* Available data:
******************************

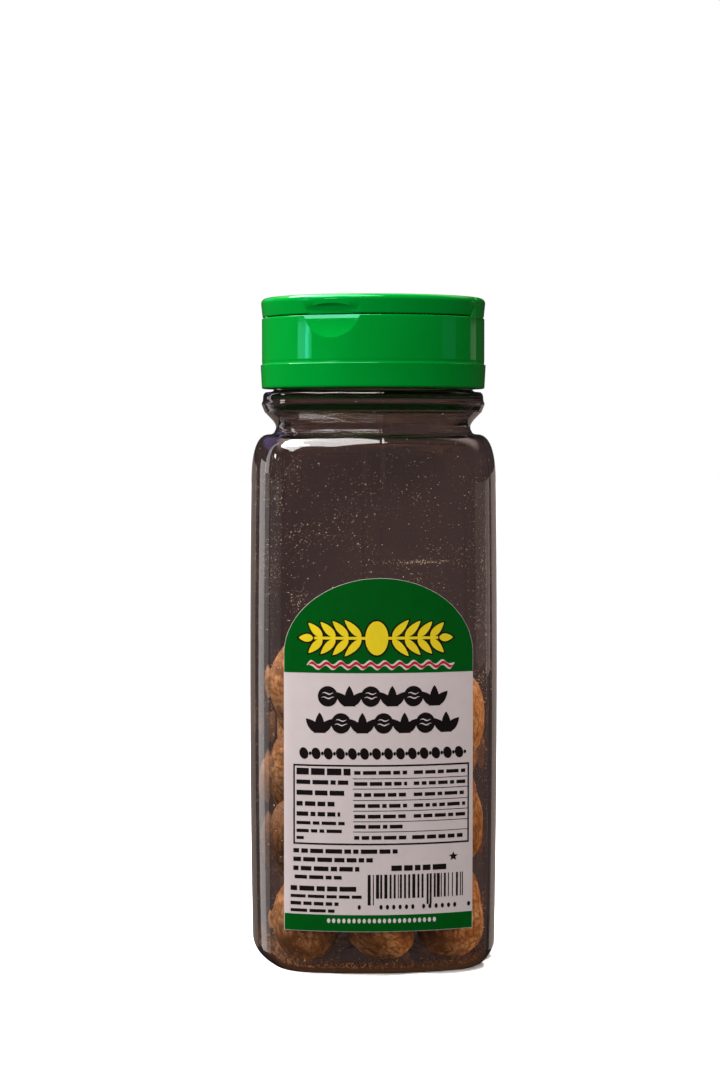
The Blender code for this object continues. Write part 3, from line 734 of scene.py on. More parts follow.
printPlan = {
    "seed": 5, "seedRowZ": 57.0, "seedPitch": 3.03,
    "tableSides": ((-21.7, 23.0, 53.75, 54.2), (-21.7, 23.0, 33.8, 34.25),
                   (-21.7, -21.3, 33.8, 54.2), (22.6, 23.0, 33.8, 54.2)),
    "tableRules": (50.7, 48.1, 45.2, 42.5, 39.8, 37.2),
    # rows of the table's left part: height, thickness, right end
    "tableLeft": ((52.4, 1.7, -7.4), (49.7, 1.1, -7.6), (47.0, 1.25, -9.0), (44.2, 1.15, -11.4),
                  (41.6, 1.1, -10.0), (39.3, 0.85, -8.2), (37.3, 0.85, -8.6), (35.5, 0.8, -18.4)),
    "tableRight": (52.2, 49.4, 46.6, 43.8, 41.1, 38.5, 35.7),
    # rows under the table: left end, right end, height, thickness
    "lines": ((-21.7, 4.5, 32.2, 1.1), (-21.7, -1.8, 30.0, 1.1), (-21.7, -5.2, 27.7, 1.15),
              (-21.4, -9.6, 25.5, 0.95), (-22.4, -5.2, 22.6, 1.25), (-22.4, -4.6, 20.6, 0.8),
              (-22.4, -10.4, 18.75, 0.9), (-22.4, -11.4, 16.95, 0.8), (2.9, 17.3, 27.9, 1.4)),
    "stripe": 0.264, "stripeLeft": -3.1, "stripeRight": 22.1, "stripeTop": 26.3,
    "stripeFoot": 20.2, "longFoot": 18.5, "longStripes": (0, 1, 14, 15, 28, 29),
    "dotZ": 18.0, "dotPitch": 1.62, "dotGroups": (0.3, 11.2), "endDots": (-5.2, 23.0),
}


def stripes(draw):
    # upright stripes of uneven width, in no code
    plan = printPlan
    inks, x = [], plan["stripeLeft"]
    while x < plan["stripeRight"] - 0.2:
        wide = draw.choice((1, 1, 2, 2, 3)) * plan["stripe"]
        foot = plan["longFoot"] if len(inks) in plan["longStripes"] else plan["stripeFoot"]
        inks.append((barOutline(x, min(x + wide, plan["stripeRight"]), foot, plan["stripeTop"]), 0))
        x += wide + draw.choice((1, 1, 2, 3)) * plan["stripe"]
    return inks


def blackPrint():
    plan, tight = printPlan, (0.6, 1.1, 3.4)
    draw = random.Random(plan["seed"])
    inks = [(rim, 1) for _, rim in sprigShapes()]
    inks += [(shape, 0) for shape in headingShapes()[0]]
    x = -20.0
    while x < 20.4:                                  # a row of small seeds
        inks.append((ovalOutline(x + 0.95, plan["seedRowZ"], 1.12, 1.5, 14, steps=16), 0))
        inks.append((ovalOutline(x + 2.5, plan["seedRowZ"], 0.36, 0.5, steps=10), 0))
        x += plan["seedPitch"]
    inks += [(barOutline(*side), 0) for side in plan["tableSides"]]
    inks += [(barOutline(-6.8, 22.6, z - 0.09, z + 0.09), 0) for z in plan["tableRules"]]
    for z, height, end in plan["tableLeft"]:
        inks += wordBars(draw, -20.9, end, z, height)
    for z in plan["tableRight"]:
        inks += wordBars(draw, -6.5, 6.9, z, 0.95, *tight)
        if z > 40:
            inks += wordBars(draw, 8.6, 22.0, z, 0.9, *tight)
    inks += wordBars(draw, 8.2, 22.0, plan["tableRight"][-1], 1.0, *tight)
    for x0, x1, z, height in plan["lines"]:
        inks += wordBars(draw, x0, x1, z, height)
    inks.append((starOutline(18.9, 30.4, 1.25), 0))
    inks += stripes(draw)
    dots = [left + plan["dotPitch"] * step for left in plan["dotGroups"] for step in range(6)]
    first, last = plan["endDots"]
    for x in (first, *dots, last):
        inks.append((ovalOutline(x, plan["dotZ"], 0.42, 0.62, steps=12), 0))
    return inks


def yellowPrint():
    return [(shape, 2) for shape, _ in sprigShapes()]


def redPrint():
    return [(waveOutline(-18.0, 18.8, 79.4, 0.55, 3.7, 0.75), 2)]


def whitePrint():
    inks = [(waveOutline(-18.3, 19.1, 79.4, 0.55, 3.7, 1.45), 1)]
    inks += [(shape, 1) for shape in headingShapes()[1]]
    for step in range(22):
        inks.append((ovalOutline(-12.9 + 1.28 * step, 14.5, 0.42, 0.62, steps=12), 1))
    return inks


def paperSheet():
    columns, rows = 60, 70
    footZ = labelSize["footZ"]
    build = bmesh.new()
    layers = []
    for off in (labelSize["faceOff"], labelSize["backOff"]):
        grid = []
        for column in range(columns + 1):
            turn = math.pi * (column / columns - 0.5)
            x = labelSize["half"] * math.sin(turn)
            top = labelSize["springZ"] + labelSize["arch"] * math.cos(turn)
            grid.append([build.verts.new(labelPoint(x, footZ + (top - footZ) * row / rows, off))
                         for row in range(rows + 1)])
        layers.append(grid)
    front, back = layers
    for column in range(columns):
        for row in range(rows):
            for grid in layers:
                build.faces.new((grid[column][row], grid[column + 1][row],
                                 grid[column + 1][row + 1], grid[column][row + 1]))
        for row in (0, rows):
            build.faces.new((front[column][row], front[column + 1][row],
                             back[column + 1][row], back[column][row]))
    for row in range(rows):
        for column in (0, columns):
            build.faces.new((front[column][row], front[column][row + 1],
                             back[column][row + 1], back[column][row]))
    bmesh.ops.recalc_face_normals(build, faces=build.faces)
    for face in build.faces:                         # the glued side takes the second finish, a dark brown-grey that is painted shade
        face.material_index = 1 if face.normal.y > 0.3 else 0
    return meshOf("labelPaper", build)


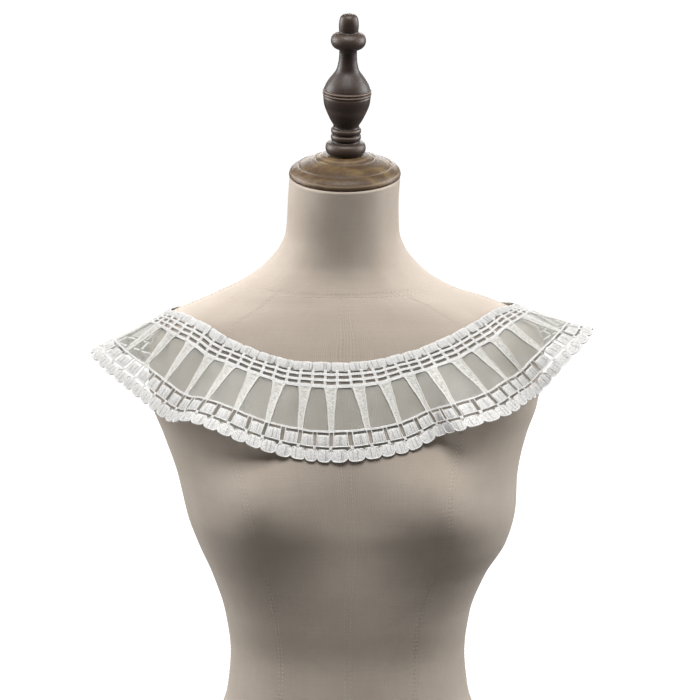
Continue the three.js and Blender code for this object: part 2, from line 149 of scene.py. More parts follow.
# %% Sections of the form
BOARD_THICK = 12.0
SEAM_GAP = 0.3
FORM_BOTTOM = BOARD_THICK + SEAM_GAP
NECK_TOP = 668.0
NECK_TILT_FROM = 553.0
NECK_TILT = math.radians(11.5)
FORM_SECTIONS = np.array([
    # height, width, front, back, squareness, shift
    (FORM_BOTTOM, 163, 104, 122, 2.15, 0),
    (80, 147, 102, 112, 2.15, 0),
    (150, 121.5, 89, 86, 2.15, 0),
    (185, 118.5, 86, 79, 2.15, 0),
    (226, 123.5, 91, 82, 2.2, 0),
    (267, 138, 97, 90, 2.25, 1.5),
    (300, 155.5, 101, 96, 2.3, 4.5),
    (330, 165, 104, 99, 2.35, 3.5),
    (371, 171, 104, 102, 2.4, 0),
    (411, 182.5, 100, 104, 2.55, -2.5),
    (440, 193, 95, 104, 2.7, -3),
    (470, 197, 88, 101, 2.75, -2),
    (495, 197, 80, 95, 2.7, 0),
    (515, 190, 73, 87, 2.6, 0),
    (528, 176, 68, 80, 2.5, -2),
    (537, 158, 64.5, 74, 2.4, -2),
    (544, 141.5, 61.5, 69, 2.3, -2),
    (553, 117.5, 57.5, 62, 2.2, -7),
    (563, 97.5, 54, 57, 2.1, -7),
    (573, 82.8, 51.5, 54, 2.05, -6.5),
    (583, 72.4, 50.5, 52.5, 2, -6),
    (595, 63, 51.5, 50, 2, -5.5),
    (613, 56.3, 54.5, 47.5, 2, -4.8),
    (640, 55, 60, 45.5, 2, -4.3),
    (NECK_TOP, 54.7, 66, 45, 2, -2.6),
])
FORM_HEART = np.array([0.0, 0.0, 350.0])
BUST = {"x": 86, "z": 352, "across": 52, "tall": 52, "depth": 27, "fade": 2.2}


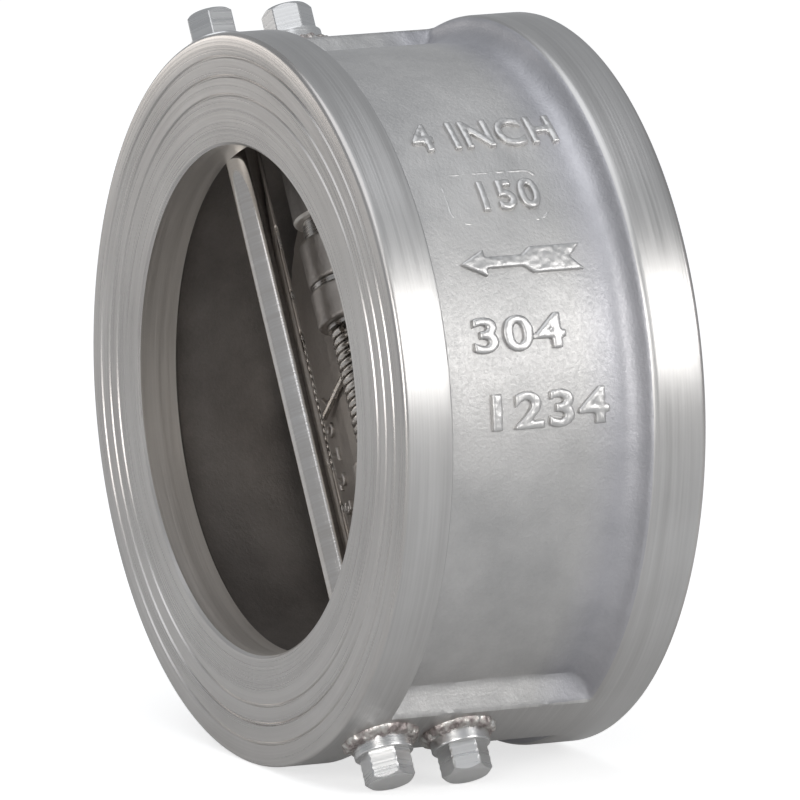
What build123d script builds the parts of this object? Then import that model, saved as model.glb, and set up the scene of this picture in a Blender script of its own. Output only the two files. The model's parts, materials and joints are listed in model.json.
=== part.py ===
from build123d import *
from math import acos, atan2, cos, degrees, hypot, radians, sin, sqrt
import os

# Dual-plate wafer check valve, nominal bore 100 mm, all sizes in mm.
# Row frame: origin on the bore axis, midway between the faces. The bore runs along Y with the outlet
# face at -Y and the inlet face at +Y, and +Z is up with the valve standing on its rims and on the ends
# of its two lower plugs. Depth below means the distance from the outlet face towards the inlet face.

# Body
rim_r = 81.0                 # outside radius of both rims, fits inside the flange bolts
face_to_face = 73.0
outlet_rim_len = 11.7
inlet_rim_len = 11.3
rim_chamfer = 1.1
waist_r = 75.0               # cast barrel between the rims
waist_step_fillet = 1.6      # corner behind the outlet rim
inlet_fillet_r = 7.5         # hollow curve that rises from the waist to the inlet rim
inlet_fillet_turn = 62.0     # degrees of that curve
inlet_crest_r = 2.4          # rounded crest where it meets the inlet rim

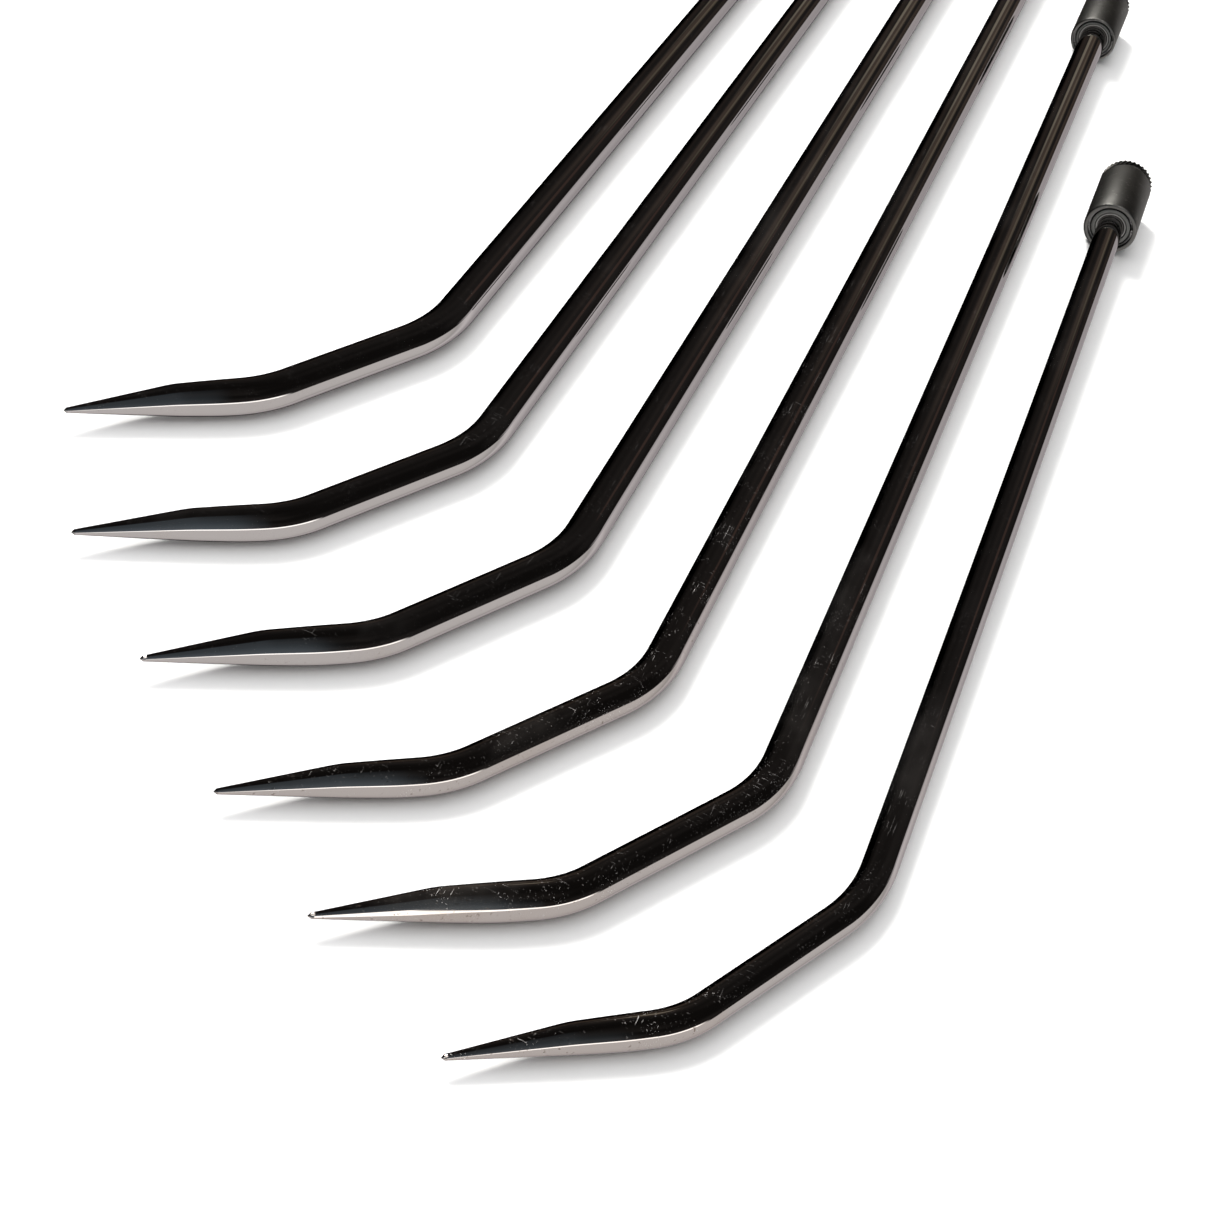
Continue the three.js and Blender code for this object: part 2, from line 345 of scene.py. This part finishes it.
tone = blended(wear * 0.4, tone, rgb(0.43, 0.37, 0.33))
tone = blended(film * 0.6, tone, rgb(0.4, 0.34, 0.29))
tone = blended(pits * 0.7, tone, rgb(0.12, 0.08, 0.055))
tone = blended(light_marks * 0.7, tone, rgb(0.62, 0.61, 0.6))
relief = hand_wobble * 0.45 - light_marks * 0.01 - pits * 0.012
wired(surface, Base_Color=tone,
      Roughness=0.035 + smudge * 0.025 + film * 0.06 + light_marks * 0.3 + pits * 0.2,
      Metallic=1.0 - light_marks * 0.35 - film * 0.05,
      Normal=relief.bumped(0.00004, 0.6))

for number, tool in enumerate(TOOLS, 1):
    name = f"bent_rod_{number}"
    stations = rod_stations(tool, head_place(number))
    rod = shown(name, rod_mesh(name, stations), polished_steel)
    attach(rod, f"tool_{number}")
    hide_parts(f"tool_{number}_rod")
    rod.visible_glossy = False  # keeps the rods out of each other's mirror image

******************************

What is the number of lines in the data holding the word "this"? Reply with that number only.

4